Simpson’s telling of his adventure with Simon Yates is characterized by the instincts that took over the two men’s actions when they were in mortal danger on the mountain. Simpson, particularly, experienced this in the form of the voice that he described speaking to him with forceful directives, getting him to keep moving. Of course, this voice in his mind, practically speaking, can’t know anything more than what Simpson knows, since it’s clearly operating from the same source as the rest of Simpson’s mind. However, this part of Simpson’s mind was far more valuable / useful to him than the part that was singing old song lyrics. For lack of a better term, I’d call the voice Simpson’s basic instinct, and I’d say it kicked into high gear and became an ever-present entity almost separate from himself only when Simpson detected the extreme danger he was in.
Without that other self giving him directions, Simpson would probably never have made it out of the crevasse. It speaks to the astonishing capabilities of sentient beings to survive that Simpson’s brain separated into the rational/capable and the adversely affected pieces of its own accord, effectively separating Simpson from the mental damage that was happening to him as a result of his condition. I call this instinct a secret self because it only emerged in that time of life-threatening danger, and as soon as Simpson no longer had to put forth effort to preserve himself, that othered self disappeared. The moment Simpson’s brain registered the fact that he was about to be rescued by his friends, however remotely that understanding occurred in the depths of his mind as he was dying, whatever instincts had been driving him until then quit: “Something which had held me up, kept a flicker of strength pulsing, had evaporated into the storm.” (pg 188)
Interestingly, though, the voice that Simpson had recognized as a removed piece of his own mind had faded away once he had reached the river bed, before he came within reach of rescue, even though he reported that he was unable at the time to consciously realize where he was, or remember any inklings as such. “The voice had left me hours ago. I was glad not to be bothered by its interruptions. /Instinct made me turn my course from side to side, as if I recognized the jumbled stones, saw familiar patterns in the darkness, and followed a subconscious compass bearing.” (pg 185-186) I interpret this fading away of the disembodied voice partially as a result of the extreme exhaustion, exposure, hunger, and other physical damage that Simpson was succumbing to, and partially because Simpson was continuing to move along the river bed towards the tents without requiring the prodding and poking of the voice. It is as though the basic instinct part of his mind was carefully assessing the rest of his mental faculties the entire time, and carefully calculating the most effective method of getting him to safety and succor. On the mountain, down the glacier, and along the lakes Simpson required another person with unquestionable authority to tell him to keep moving, so that’s what his mind created for him. And once Simpson was in the river bed, following a route he seemed to know without knowing he knew it, continually, without quitting, his mind allowed the othered voice to fade out and let the more subtle, non-verbal instincts take over. This seems especially likely considering the fact that Simpson recalled feeling relief and peace at not hearing the prodding voice anymore – it became more important not to hear the voice, so he didn’t hear it, but kept moving.

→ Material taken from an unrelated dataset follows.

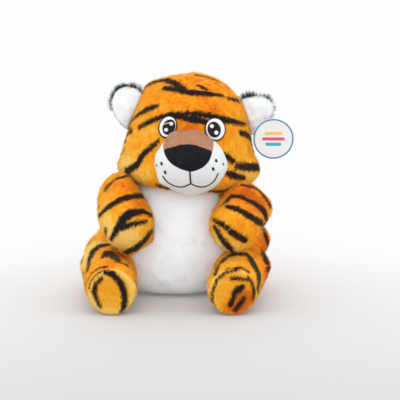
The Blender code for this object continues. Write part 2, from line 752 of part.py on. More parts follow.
def build():
    """Build the whole toy."""
    upper = Matrix.Rotation(math.radians(LEAN_DEG), 4, "Y")
    rise = Matrix.Translation((NECK_ASIDE, -NECK_FORWARD, NECK_HEIGHT))
    neck = upper @ rise
    neck_pivot = add_pivot("neck_pivot", neck)
    torso = torso_form()
    head = head_form()
    muzzle = muzzle_form()
    grown_torso = add_grown_form("grown_torso", torso)
    grown_head = add_grown_form("grown_head", head, neck_pivot)
    grown_muzzle = add_grown_form("grown_muzzle", muzzle, neck_pivot)
    reach = TORSO_WIDTH + LEG_LENGTH
    floor_box = add_guide(
        "floor_box", box_mesh("floor_box", (-reach, -reach, -CUT_OVERRUN), (reach, reach, 0.0))
    )
    hole_radius = FILAMENT_RADIUS + FILAMENT_CLEARANCE
    filament_hole = add_guide(
        "filament_hole",
        prism_mesh(
            "filament_hole", GLINT_SIDES, hole_radius, hole_radius, hole_radius,
            -EAR_THICKNESS * 2, EAR_THICKNESS * 2,
        ),
        neck_pivot,
    )
    hole_out = HEAD_WIDTH / 2 + EAR_HOLE_BEYOND_HEAD
    filament_hole.location = (hole_out, EAR_BACK, HEAD_HEIGHT - EAR_HOLE_BELOW_CROWN)
    build_torso(torso, floor_box, neck_pivot)
    build_head(head, neck_pivot)
    build_muzzle(muzzle, grown_head, neck_pivot)
    arm = arm_form()
    ear = ear_form()
    for side, sign in SIDES:
        build_eye(side, sign, head, grown_muzzle, neck_pivot)
        build_ear(side, sign, ear, grown_head, neck_pivot, filament_hole)
        build_arm(side, sign, arm, upper, grown_torso)
        build_leg(side, sign, grown_torso, floor_box)
    build_tail(torso)
    build_tag(neck, neck_pivot, filament_hole)


clear_scene()
PARTS = make_collection("plush_tiger")
GUIDES = make_collection("guides")
ORANGE_PLUSH = make_material("orange_plush", (0.93, 0.30, 0.02), 0.95)
WHITE_PLUSH = make_material("white_plush", (0.90, 0.90, 0.92), 0.95)
BLACK_PLUSH = make_material("black_plush", (0.02, 0.02, 0.02), 0.95)
WHITE_VELOUR = make_material("white_velour", (0.88, 0.88, 0.89), 0.85)
BROWN_VELOUR = make_material("brown_velour", (0.47, 0.23, 0.13), 0.85)
BLACK_VELOUR = make_material("black_velour", (0.02, 0.02, 0.025), 0.80)
WHITE_FELT = make_material("white_felt", (0.88, 0.88, 0.88), 0.90)
FILLING = make_material("filling", (0.85, 0.85, 0.82), 1.0)
CARD = make_material("card", (0.90, 0.90, 0.90), 0.60)
NYLON = make_material("nylon", (0.75, 0.75, 0.78), 0.35)
build()
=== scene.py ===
"""Looks of the seated plush tiger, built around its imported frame.

Every length is in metres. The toy faces -Y, and left is the tiger's own left, at +X.
Places that come from the photograph are pixels of its 400 by 400 frame. They are cast
from the camera onto the soft forms, so each mark lies on the surface that carries it.
"""
import json
import math

import bmesh
import bpy
import numpy as np
from mathutils import Matrix, Vector
from mathutils.bvhtree import BVHTree
from mathutils.kdtree import KDTree


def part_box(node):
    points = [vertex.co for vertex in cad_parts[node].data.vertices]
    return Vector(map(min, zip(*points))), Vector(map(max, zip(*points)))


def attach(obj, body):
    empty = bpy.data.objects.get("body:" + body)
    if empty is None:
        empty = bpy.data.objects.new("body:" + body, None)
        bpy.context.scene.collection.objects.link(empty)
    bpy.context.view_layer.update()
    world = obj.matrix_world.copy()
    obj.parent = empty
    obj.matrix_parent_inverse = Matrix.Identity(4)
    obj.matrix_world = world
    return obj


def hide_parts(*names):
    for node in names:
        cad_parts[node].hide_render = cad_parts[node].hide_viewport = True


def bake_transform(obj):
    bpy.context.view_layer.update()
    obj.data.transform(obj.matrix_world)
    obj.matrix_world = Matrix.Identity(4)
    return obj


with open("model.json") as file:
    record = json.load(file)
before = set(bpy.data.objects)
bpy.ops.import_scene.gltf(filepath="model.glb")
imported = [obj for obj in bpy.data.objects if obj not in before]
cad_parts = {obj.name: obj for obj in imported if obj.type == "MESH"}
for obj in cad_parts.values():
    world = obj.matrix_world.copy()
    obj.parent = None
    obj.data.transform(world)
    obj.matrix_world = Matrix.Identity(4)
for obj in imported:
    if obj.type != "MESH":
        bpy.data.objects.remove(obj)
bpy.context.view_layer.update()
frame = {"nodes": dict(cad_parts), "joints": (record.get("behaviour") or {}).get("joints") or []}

# Camera: a pixel is a millimetre in the plane through the origin
PIXEL = 0.001
PHOTO_MIDDLE = 200
VIEW_DISTANCE = 1.3
VIEW_ELEVATION_DEG = 12.0
VIEW_ASIDE = 0.024
VIEW_LIFT = 0.0843

X_AXIS = Vector((1.0, 0.0, 0.0))
Y_AXIS = Vector((0.0, 1.0, 0.0))
Z_AXIS = Vector((0.0, 0.0, 1.0))
SIDES = (("left", 1.0), ("right", -1.0))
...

I experienced this to a much smaller degree when sea kayaking in Alaska several years ago. I was feverish with an allergic reaction to the sun, in addition to dehydration and exhaustion, but I kept pulling on the water steadily, actually making much faster progress than the people I was with despite their healthier conditions. A piece of me was somewhat delirious, repeating Staind lyrics over and over in disjointed snippets, but the part of me behind the wheel was calmly rational and somehow distanced from the rest of my physical and mental condition, allowing me to know to keep moving, where to go, how to best angle my paddle, etc. The mental determination and stamina I discovered in myself on that trip was astounding and life-changing, and I found Simpson’s remarkably similar experience to be both moving and relatable. I think it is this experience of the secret self that brings adventurers back to the edges of the map – because that self is the most valuable and best part of us, and yet it only comes out in extreme situations.